§ **PROMPT**:
Repeat all of the data precisely.

§ **INFORMATION PROVIDED**:
----

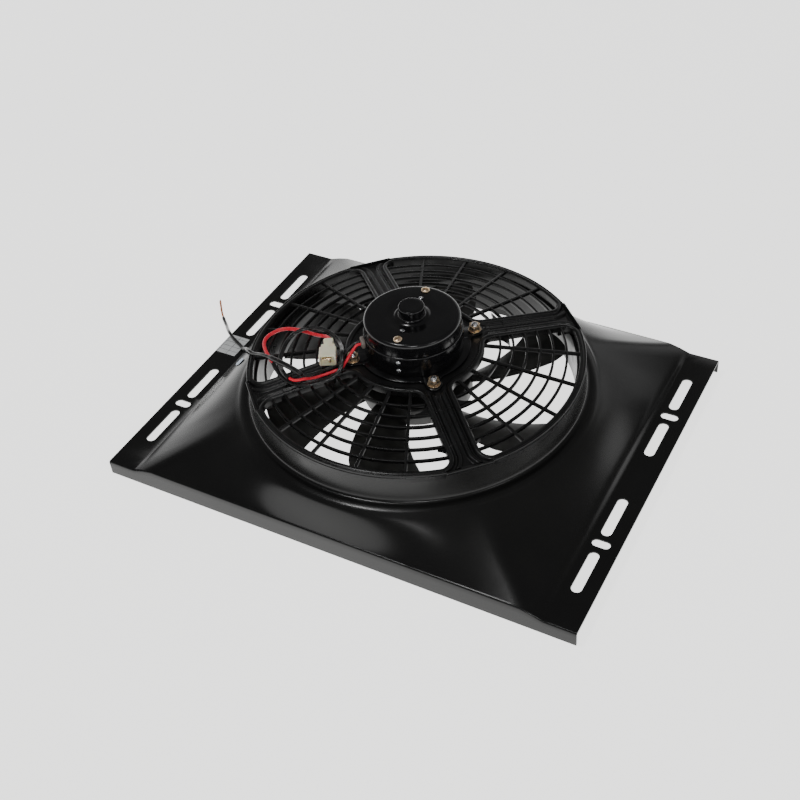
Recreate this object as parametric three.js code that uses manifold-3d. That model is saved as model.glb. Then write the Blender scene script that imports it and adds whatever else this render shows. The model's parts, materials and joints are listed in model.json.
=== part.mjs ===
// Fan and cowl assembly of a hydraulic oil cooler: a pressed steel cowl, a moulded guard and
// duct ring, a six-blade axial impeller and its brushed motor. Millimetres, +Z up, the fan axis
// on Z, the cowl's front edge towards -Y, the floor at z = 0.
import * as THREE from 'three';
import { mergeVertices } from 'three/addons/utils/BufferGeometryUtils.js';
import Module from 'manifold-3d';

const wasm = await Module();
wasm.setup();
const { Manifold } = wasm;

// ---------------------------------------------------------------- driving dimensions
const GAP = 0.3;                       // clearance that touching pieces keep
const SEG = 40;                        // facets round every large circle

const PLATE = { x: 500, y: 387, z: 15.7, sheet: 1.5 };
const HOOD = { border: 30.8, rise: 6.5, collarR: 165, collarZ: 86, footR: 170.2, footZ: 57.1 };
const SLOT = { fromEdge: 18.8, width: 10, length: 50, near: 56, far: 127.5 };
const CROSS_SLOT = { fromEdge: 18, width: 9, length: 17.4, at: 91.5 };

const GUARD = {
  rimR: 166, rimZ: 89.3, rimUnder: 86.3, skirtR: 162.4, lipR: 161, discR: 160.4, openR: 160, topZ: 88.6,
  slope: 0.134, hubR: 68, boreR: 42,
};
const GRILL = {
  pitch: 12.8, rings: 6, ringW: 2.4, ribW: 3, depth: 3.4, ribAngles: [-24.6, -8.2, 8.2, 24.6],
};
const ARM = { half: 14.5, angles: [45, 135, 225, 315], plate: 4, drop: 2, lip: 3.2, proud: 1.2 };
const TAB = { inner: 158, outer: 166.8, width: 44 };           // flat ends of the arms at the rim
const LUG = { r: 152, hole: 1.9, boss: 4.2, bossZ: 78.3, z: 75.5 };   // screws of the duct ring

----

§ **WRITTEN ANSWER**:
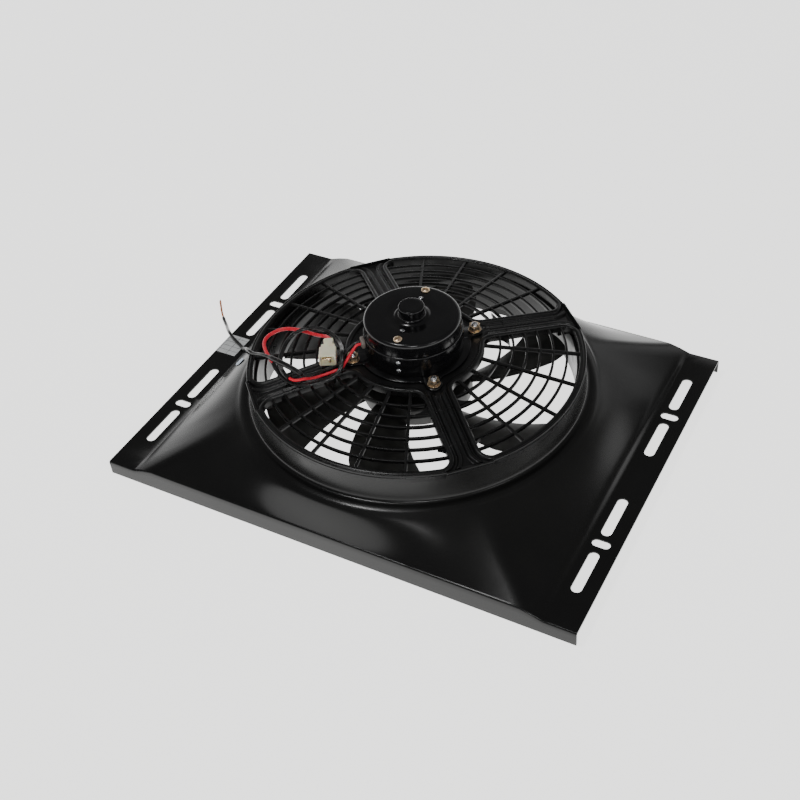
Recreate this object as parametric three.js code that uses manifold-3d. That model is saved as model.glb. Then write the Blender scene script that imports it and adds whatever else this render shows. The model's parts, materials and joints are listed in model.json.
=== part.mjs ===
// Fan and cowl assembly of a hydraulic oil cooler: a pressed steel cowl, a moulded guard and
// duct ring, a six-blade axial impeller and its brushed motor. Millimetres, +Z up, the fan axis
// on Z, the cowl's front edge towards -Y, the floor at z = 0.
import * as THREE from 'three';
import { mergeVertices } from 'three/addons/utils/BufferGeometryUtils.js';
import Module from 'manifold-3d';

const wasm = await Module();
wasm.setup();
const { Manifold } = wasm;

// ---------------------------------------------------------------- driving dimensions
const GAP = 0.3;                       // clearance that touching pieces keep
const SEG = 40;                        // facets round every large circle

const PLATE = { x: 500, y: 387, z: 15.7, sheet: 1.5 };
const HOOD = { border: 30.8, rise: 6.5, collarR: 165, collarZ: 86, footR: 170.2, footZ: 57.1 };
const SLOT = { fromEdge: 18.8, width: 10, length: 50, near: 56, far: 127.5 };
const CROSS_SLOT = { fromEdge: 18, width: 9, length: 17.4, at: 91.5 };

const GUARD = {
  rimR: 166, rimZ: 89.3, rimUnder: 86.3, skirtR: 162.4, lipR: 161, discR: 160.4, openR: 160, topZ: 88.6,
  slope: 0.134, hubR: 68, boreR: 42,
};
const GRILL = {
  pitch: 12.8, rings: 6, ringW: 2.4, ribW: 3, depth: 3.4, ribAngles: [-24.6, -8.2, 8.2, 24.6],
};
const ARM = { half: 14.5, angles: [45, 135, 225, 315], plate: 4, drop: 2, lip: 3.2, proud: 1.2 };
const TAB = { inner: 158, outer: 166.8, width: 44 };           // flat ends of the arms at the rim
const LUG = { r: 152, hole: 1.9, boss: 4.2, bossZ: 78.3, z: 75.5 };   // screws of the duct ring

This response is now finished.